→ **Instruction**: Copy each line that contains the word "with".

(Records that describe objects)
════════

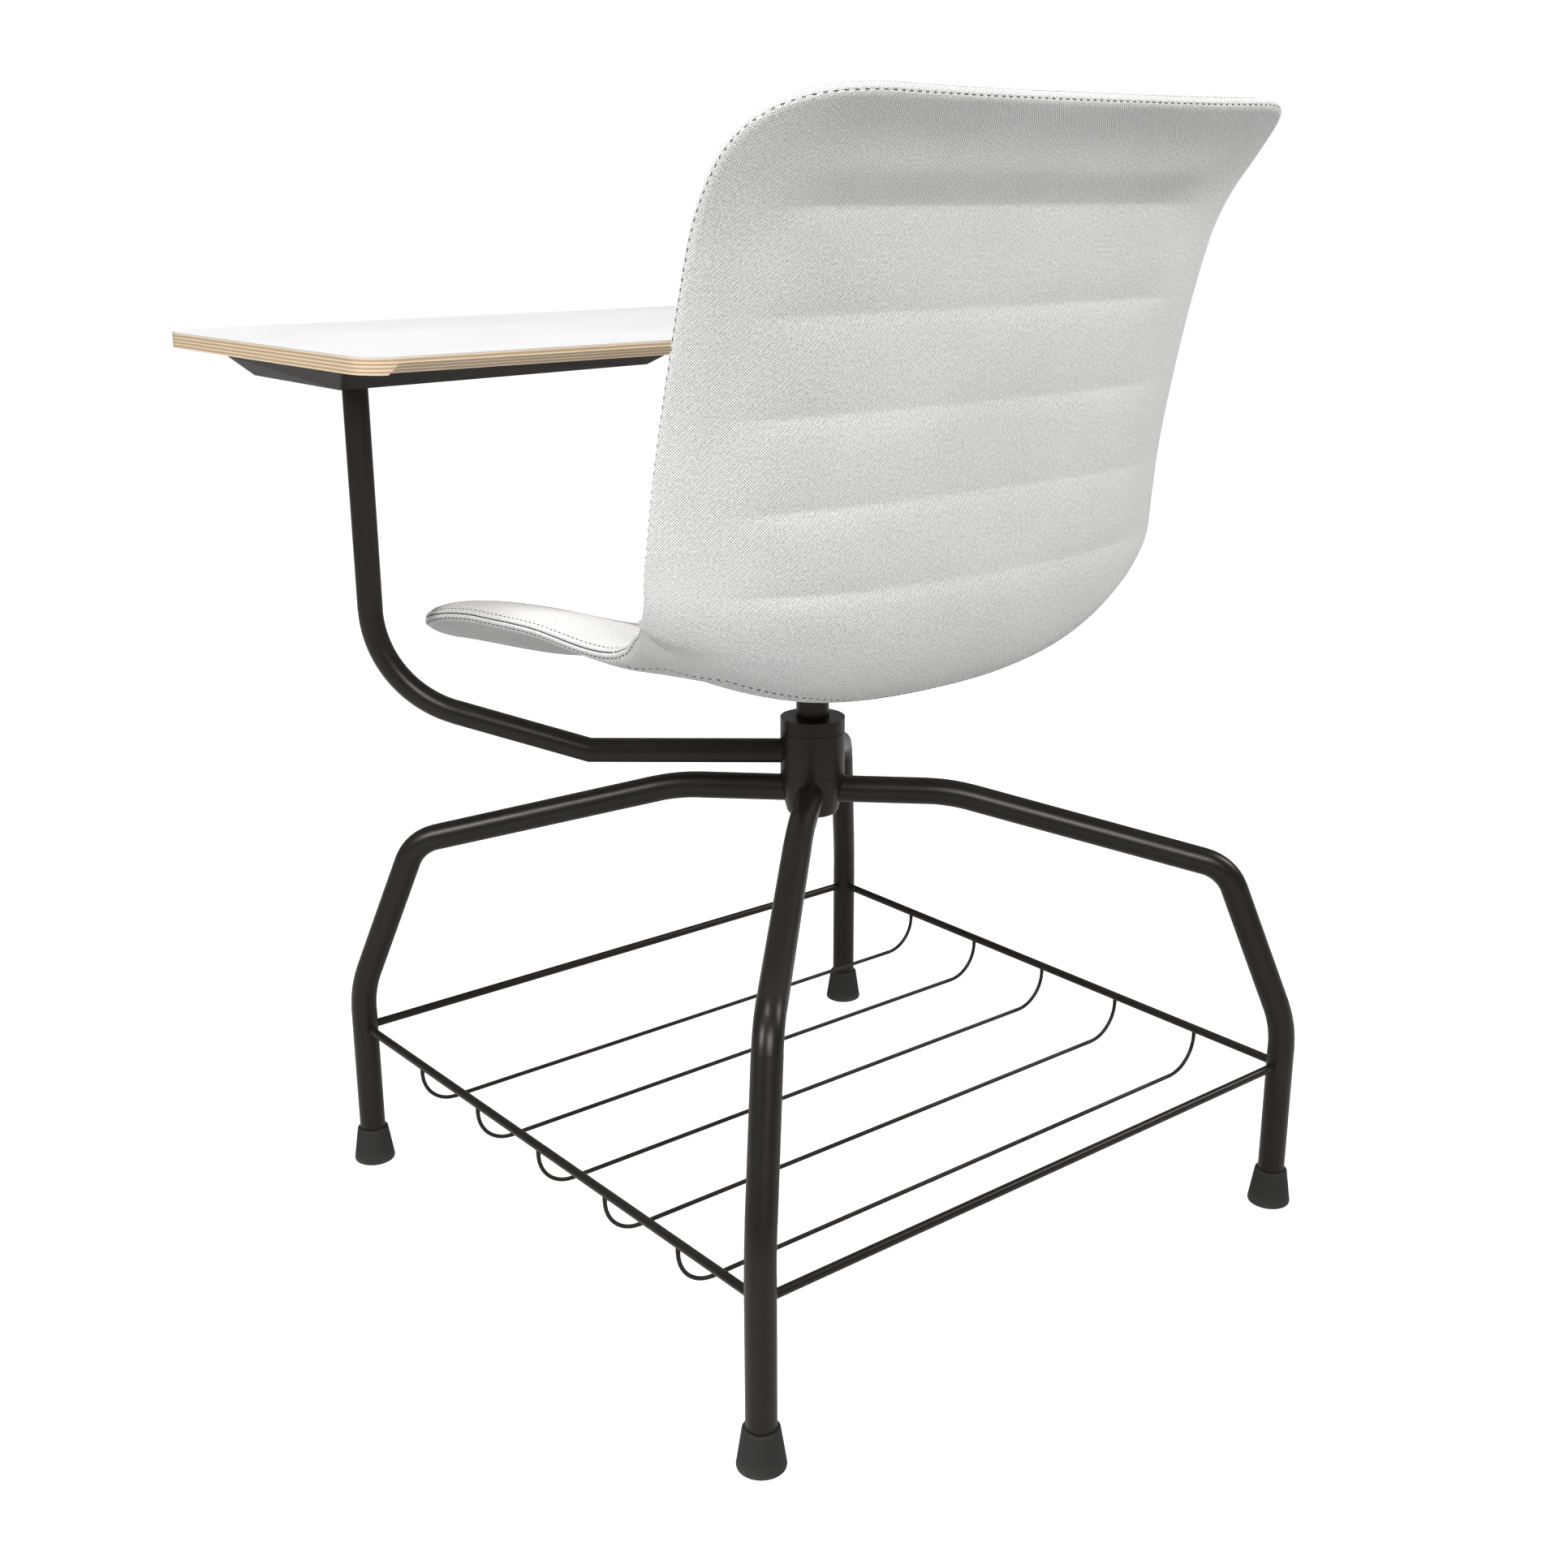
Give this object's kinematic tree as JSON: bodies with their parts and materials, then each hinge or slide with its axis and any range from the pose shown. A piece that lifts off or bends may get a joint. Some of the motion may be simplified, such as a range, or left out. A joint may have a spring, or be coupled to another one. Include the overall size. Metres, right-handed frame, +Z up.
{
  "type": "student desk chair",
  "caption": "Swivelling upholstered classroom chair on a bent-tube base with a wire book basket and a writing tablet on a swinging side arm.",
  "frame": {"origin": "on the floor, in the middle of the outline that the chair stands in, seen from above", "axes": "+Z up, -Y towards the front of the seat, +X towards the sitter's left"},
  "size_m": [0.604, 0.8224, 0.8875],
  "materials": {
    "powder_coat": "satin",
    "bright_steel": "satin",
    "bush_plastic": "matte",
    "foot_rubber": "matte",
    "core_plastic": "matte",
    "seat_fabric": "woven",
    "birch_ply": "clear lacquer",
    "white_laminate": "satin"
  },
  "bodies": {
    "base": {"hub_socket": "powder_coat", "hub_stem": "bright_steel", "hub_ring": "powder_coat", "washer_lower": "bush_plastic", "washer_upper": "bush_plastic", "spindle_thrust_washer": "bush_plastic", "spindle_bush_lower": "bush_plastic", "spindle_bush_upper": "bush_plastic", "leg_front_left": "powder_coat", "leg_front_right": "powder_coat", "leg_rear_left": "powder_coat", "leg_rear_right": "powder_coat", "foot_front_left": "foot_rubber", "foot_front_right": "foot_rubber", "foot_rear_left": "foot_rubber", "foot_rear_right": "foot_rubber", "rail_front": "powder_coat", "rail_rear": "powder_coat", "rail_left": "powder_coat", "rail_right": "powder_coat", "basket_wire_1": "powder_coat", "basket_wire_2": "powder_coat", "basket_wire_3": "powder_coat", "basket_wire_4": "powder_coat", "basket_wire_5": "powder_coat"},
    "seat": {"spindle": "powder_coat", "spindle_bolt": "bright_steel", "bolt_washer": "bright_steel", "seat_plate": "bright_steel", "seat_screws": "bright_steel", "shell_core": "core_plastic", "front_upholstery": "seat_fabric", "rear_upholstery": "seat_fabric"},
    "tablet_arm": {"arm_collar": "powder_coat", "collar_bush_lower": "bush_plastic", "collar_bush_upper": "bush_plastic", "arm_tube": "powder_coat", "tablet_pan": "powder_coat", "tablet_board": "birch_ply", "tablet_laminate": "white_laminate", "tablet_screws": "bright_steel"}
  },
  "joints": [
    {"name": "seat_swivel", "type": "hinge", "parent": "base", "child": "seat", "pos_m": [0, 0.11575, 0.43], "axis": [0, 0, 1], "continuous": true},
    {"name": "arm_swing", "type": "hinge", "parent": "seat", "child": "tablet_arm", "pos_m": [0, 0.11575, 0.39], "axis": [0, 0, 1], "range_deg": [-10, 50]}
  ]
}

════════

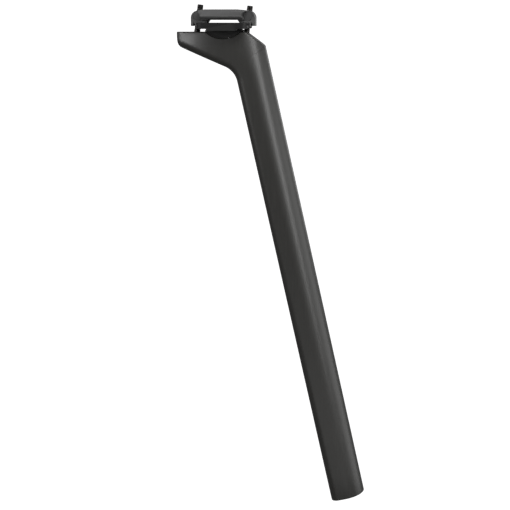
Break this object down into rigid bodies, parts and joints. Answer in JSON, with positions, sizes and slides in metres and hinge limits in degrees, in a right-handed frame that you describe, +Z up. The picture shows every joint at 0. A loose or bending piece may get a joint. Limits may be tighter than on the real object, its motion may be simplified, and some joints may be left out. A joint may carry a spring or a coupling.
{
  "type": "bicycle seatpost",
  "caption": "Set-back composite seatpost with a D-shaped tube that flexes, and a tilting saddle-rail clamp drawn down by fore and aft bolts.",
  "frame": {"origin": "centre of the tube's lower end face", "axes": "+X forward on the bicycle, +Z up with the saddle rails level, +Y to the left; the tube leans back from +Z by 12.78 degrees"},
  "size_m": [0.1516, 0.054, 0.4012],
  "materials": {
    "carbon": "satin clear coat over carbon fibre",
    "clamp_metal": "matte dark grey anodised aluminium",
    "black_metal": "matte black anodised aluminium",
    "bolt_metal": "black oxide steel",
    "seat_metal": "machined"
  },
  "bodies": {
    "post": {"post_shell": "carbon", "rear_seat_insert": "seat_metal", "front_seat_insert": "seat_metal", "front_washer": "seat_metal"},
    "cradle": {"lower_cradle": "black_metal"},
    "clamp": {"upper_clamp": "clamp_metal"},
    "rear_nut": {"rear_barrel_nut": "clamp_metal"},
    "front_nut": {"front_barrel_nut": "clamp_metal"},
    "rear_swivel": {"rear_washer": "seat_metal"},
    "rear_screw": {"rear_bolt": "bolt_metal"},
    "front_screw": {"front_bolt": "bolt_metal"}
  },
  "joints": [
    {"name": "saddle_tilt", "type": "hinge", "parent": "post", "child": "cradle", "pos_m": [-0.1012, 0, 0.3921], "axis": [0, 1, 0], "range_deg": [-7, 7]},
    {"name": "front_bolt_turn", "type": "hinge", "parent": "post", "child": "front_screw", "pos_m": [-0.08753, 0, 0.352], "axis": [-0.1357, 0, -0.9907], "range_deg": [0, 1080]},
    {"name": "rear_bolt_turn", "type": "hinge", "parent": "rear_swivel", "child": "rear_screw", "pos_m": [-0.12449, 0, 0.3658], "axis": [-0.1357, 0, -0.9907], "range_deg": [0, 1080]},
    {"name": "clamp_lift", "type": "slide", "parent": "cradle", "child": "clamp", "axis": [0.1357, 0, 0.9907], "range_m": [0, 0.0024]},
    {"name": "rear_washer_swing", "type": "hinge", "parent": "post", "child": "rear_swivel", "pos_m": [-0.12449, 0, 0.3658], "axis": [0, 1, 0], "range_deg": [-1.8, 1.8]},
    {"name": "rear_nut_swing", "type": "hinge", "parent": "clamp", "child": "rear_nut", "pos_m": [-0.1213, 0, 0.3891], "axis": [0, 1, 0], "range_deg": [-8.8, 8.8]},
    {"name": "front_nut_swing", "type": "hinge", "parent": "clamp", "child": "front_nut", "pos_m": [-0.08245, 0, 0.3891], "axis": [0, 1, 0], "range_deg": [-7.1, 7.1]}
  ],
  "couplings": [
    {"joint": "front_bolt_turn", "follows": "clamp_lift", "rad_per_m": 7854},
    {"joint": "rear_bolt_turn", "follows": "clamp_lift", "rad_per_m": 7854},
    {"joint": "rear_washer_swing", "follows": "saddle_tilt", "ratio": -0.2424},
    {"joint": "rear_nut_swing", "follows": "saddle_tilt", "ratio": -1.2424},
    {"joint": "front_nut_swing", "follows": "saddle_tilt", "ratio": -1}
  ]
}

════════

→ **Response to this exercise**:
Give this object's kinematic tree as JSON: bodies with their parts and materials, then each hinge or slide with its axis and any range from the pose shown. A piece that lifts off or bends may get a joint. Some of the motion may be simplified, such as a range, or left out. A joint may have a spring, or be coupled to another one. Include the overall size. Metres, right-handed frame, +Z up.
  "caption": "Swivelling upholstered classroom chair on a bent-tube base with a wire book basket and a writing tablet on a swinging side arm.",
Break this object down into rigid bodies, parts and joints. Answer in JSON, with positions, sizes and slides in metres and hinge limits in degrees, in a right-handed frame that you describe, +Z up. The picture shows every joint at 0. A loose or bending piece may get a joint. Limits may be tighter than on the real object, its motion may be simplified, and some joints may be left out. A joint may carry a spring or a coupling.
  "caption": "Set-back composite seatpost with a D-shaped tube that flexes, and a tilting saddle-rail clamp drawn down by fore and aft bolts.",
  "frame": {"origin": "centre of the tube's lower end face", "axes": "+X forward on the bicycle, +Z up with the saddle rails level, +Y to the left; the tube leans back from +Z by 12.78 degrees"},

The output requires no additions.